Kemungkinan penundaan atas sebuah pilihan untuk melakukan hal yang baik adalah sebuah titik berangkat dalam menimbun perasaan takut dan cemas yang berlebihan. Setiap kali memiliih untuk menunda sebuah sikap dan tindakan yang baik, sama artinya dengan mengurangi kesempatan bagi sebuah ide cemerlang bisa terwujud. Banyak hal besar yang terjadi justru berawal dari sebuah keputusan untuk melakukan suatu ide yang bahkan terlihat remeh dan sederhana.

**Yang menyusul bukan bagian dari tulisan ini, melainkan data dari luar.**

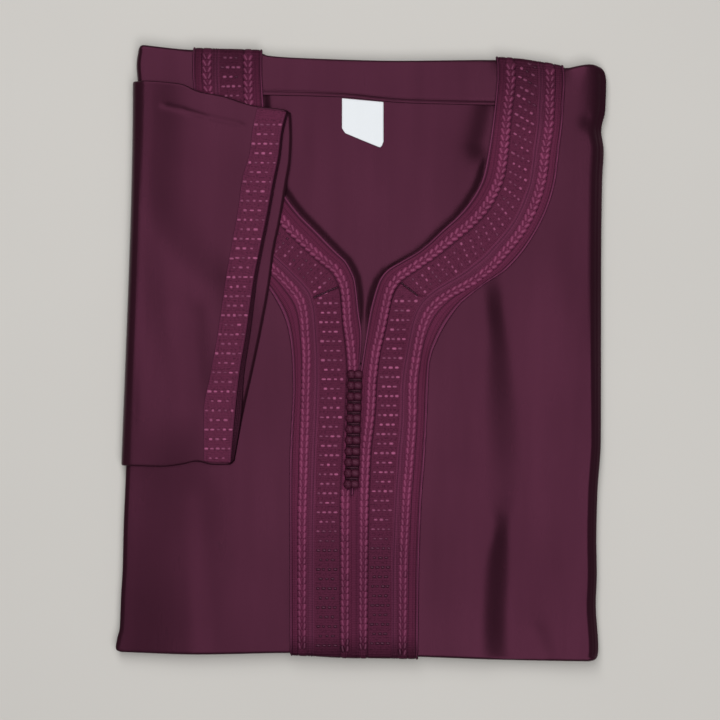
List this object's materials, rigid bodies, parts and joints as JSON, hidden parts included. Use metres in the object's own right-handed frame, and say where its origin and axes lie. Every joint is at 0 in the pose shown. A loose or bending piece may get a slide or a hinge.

Kesehatan sesungguhnya terlihat tidak mahal, tapi juga tidak mudah. Sebaliknya, mungkin mudah menjadi sakit, tapi harga yang harus dibayar setelahnya sungguh sangat mahal. Meskipun terlihat sepele, persoalan makanan dan pikiran nyatanya cukup menentukan kehidupan seperti apa sesungguhnya yang telah, sedang dan akan kita jalani dalam ruang dan waktu yang tersedia. Bila dibawa lebih jauh ke dalam hal-hal yang spiritual pun, ternyata ada juga konsep Brahman yang memandang bahwa bahkan di dalam makanan pun ada Tuhan.
Makanan dan pikiran sepertinya bukanlah persoalan yang remeh-temeh untuk diperhatikan. Bila kita adalah apa yang kita makan, dan apa yang kita pikirkan, kita sungguh sangat perlu memperhatikan apa yang kita makan dan apa yang kita pikirkan, kalau tidak demikian mungkin tidak seorang pun akan melihat Tuhan.